What is expected:
Copy exactly, please, the lines of the data from its start through the line containing "return radius *".

◆ ◆ ◆

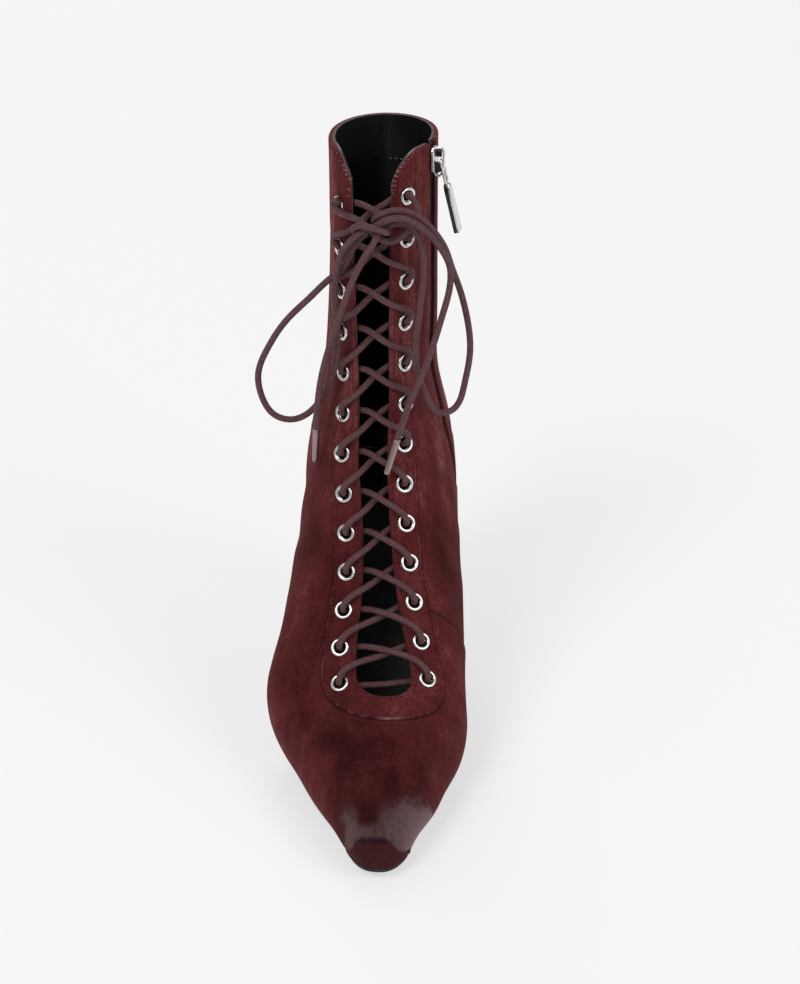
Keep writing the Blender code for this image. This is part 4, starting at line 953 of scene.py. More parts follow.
def crease_depth(along, round_it):
    """How far the suede sinks below the last, in metres, at places in millimetres along and round it."""
    depth = np.zeros_like(along)
    for a0, r0, a1, r1, width, deep in CREASES:
        line = np.array([a1 - a0, r1 - r0], float)
        size = np.hypot(*line)
        way = ((along - a0) * line[0] + (round_it - r0) * line[1]) / size ** 2
        off = ((along - a0) * line[1] - (round_it - r0) * line[0]) / size
        fade = np.clip(way * 3 + 0.6, 0, 1) * np.clip((1 - way) * 3 + 0.6, 0, 1)
        trough = np.exp(-(off / width) ** 2) - 0.55 * np.exp(-((off - 1.7 * width) / width) ** 2)
        depth += deep * fade ** 2 * trough
    for size, long_wave, round_wave, start in WAVER:
        depth += WAVER_DEPTH * size * np.sin(along / long_wave + round_it / round_wave + start)
    return depth * MM


print(len(CREASES), "creases")

# %% [markdown]
# Stitches, steps, worn edges and the painted highlights and shades beside them lie at set distances from an
# edge, so these are measured once for each point. They also calm the creases by the eyestay, the collar and the
# zip, where leather is stiffened.

# %% Distances over the upper


STAY_CALM, COLLAR_CALM, ZIP_CALM = 12 * MM, 30 * MM, 10 * MM


def rounding(distance, radius):
    """How far an edge has rounded off at a distance from its rim."""
    into = np.clip(1 - distance / radius, 0, 1)
    return radius * (1 - np.sqrt(1 - into ** 2))


def throat_distance():
    """How far each point is along its line from the throat's edge and from the eyestay's outer edge."""
    steps = np.linalg.norm(np.diff(SURFACE, axis=1), axis=2)
    length = np.concatenate([np.zeros((ROWS, 1)), np.cumsum(steps, 1)], 1)
    return length, length - length[:, STAY_COLUMN:STAY_COLUMN + 1]


FROM_THROAT, FROM_STAY = throat_distance()
ALONG = np.interp(AT, LAST.stations, LAST.ridge_length)
FROM_COLLAR = RIDGE - ALONG
ROUND = girth_of(AT, SHARE)
on_stay = np.clip(0.5 - FROM_STAY / (0.35 * MM), 0, 1)
calm = 0.25 + 0.75 * np.clip((FROM_STAY - 1 * MM) / STAY_CALM, 0, 1)
calm *= np.clip((FROM_COLLAR + 6 * MM) / COLLAR_CALM, 0.2, 1)
zip_rows = CORNER_ROWS + 2 + SHAFT_ROWS - 1
zip_middle = np.array([zip_way(at) * float(LAST.girth(at, 1)) for at in AT[:zip_rows, 0]])
calm[:zip_rows] *= np.clip((np.abs(ROUND[:zip_rows] - zip_middle[:, None]) - 8 * MM) / ZIP_CALM, 0.1, 1)
CREASE = crease_depth(ALONG / MM, ROUND / MM) * calm
print(f"creases sink {CREASE.max() / MM:.2f} mm at most and rise {-CREASE.min() / MM:.2f} mm")

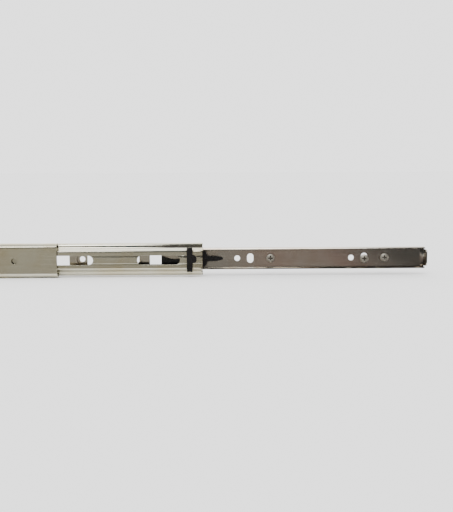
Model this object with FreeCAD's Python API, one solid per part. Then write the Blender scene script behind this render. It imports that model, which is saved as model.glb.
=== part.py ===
import FreeCAD, Part
import math
import os

# Cabinet drawer slide, three sections, shown fully open: the one on the left of a person who faces
# the drawer. X is the travel with +X the way the drawer opens, Y runs from the cabinet wall to the
# drawer side, Z is up. The origin is on the cabinet's mounting face, midway between the two plain
# fixing holes.

# Overall sizes
side_space = 12.7           # cabinet wall to drawer side
cabinet_length = 300.0
intermediate_length = 294.0
drawer_length = 300.0
intermediate_height = 27.2  # lip to lip
intermediate_travel = 120.0
drawer_travel = 185.0
drawer_front_step = 3.0     # drawer rail ahead of the cabinet rail when closed

# Sheet and balls
cabinet_sheet = 1.0
rail_sheet = 1.0
ball_diameter = 3.97
race_clearance = 0.065      # ball surface to race
pair_gap = 0.06             # extra distance between the two ball rows' races
blend_gap = 0.05            # distance that leaves a short straight between two bends
crest_gap = 1.4             # extra distance that lays the intermediate rail's straight over
row_rise = 0.7              # outer ball row above the inner one
lip_wall_gap = 0.15         # intermediate lips to the drawer side
row_to_web = 2.2            # outer ball row to the intermediate web's outer face
cabinet_bend = 1.5          # centreline radii of the bends beside the webs
cabinet_shoulder = 0.6      # cabinet bend centre below the outer balls
intermediate_bend = 0.8
drawer_bend = 0.75
cabinet_lip_deg = 42.0      # where each flange ends round its ball
intermediate_lip_deg = 15.0
drawer_edge_deg = 125.0

# Raised bead and windows of the intermediate web
bead_rise = 0.35
bead_bend = 2.7
bead_edge = 3.7
bead_slope = 2.0
window_length = 35.4
window_height = 7.8
window_first = 18.8         # behind the front end
window_pitch = 71.8
window_count = 4

# Fixing holes: distances behind a rail's front end
hole_diameter = 4.8
hole_repeat = 96.0
screw_from_front = 35.0
slot_from_front = 52.0
hole_from_front = 63.0
slot_width = 5.4
slot_height = 8.0
slot_screw_drop = 0.9       # screw below the middle of its slot
countersink_diameter = 6.4

# Openings and front end of the drawer rail
opening_width = 9.7
opening_height = 9.5
opening_front = 222.8
opening_rear = 275.2
rear_hole_from_end = 11.0
rear_nub_from_end = 5.0
rear_nub_radius = 6.0
rear_nub_width = 1.4
rear_nub_rise = 1.5
flange_setback = 1.5
tab_height = 14.0
tab_reach = 6.6
tab_bend = 4.4              # inner radius
tab_corner = 3.0

# Screws
screw_head_diameter = 7.2
screw_head_height = 2.2
screw_shank_diameter = 3.5
screw_reach = 11.3          # below the mounting face
screw_tip = 2.2
countersunk_proud = 0.15
cross_width = 0.9
cross_span = 4.2
cross_depth = 1.1

# Ball cages
cage_sheet = 0.4
outer_cage_length = 150.0
inner_cage_length = 75.0
outer_ball_count = 11
inner_ball_count = 7
pocket_clearance = 0.1
pocket_half_depth = 1.3
cage_end = 9.0              # first ball from the end of its cage
cage_bridge = 4.0
outer_cage_gap = 0.25       # cabinet web to cage
outer_cage_window = 4.6
outer_cage_corner = 1.0
finger_short = 0.2          # fingers end this far inside the ball's own radius
inner_cage_offset = 1.2     # outer ball row to the inner cage's band
inner_cage_window = 6.2
inner_cage_clearance = 0.8  # outer race to the knee of the inner cage
inner_finger_start = 1.2    # before the ball centre
inner_cage_setback = 1.8    # front stop to the inner cage's front end

# Stops
cage_stop_gap = 1.0
cage_stop_length = 3.0
cage_stop_height = 3.0
cage_stop_z = 5.8
cage_stop_rise = 0.6
stop_behind_front = 8.4     # front edge of the black bar
stop_width = 4.5
stop_height = 20.2
stop_fit = 0.12
stop_proud = 0.4
stop_nub_radius = 3.4
stop_nub_z = 0.6
stop_plate_reach = 5.0
stop_plate_height = 10.0
stop_plate_thickness = 1.0
boss_length = 8.0
boss_bottom = -3.5
boss_top = 0.4
bumper_thickness = 5.4
bumper_height = 19.0
bumper_depth = 5.0
bumper_corner = 2.0
peg_diameter = 4.0
peg_spacing = 11.0
peg_fit = 0.1

# Release lever
lever_gap = 0.15
lever_thickness = 1.9
pivot_behind_front = 3.0    # behind the intermediate's front end, when open
lever_front = 7.0           # convex edge ahead of the pivot
lever_half_height = 6.3
lever_edge_bulge = 1.6
lever_body_reach = 6.0      # full height ends this far behind the pivot
tongue_reach = 20.0
tongue_root = 2.2
tongue_shoulder = 1.9
tongue_shoulder_reach = 15.0
tongue_tip = 0.8
tail_reach = 31.5
tail_top = 2.6
tail_middle = -0.1
tail_waist = -0.4
tail_waist_reach = 17.0
tail_bottom = -5.2
catch_gap = 0.2
catch_length = 2.8
catch_bottom = -0.6
catch_top = 1.4
catch_clearance = 0.55      # inner cage to the catch's end
catch_overlap = 1.3         # boss past the catch's end
rivet_diameter = 3.0
rivet_head_diameter = 5.4
rivet_head_height = 0.6
rivet_fit = 0.05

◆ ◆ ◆

Expected answer:
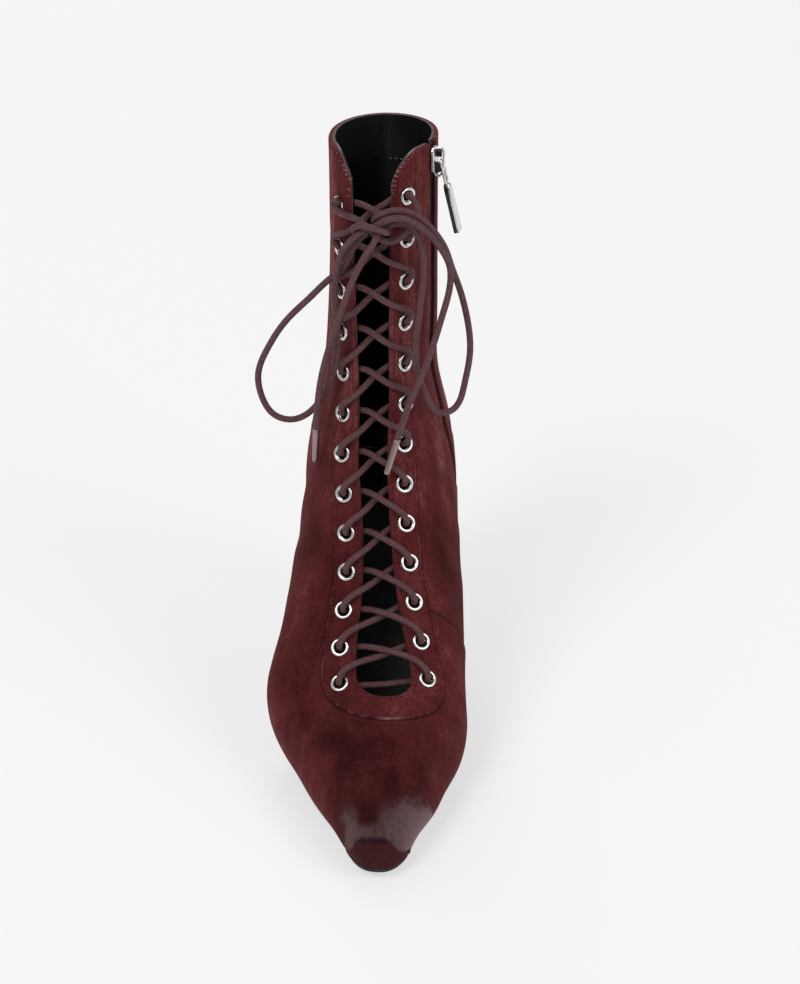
Keep writing the Blender code for this image. This is part 4, starting at line 953 of scene.py. More parts follow.
def crease_depth(along, round_it):
    """How far the suede sinks below the last, in metres, at places in millimetres along and round it."""
    depth = np.zeros_like(along)
    for a0, r0, a1, r1, width, deep in CREASES:
        line = np.array([a1 - a0, r1 - r0], float)
        size = np.hypot(*line)
        way = ((along - a0) * line[0] + (round_it - r0) * line[1]) / size ** 2
        off = ((along - a0) * line[1] - (round_it - r0) * line[0]) / size
        fade = np.clip(way * 3 + 0.6, 0, 1) * np.clip((1 - way) * 3 + 0.6, 0, 1)
        trough = np.exp(-(off / width) ** 2) - 0.55 * np.exp(-((off - 1.7 * width) / width) ** 2)
        depth += deep * fade ** 2 * trough
    for size, long_wave, round_wave, start in WAVER:
        depth += WAVER_DEPTH * size * np.sin(along / long_wave + round_it / round_wave + start)
    return depth * MM


print(len(CREASES), "creases")

# %% [markdown]
# Stitches, steps, worn edges and the painted highlights and shades beside them lie at set distances from an
# edge, so these are measured once for each point. They also calm the creases by the eyestay, the collar and the
# zip, where leather is stiffened.

# %% Distances over the upper


STAY_CALM, COLLAR_CALM, ZIP_CALM = 12 * MM, 30 * MM, 10 * MM


def rounding(distance, radius):
    """How far an edge has rounded off at a distance from its rim."""
    into = np.clip(1 - distance / radius, 0, 1)
    return radius * (1 - np.sqrt(1 - into ** 2))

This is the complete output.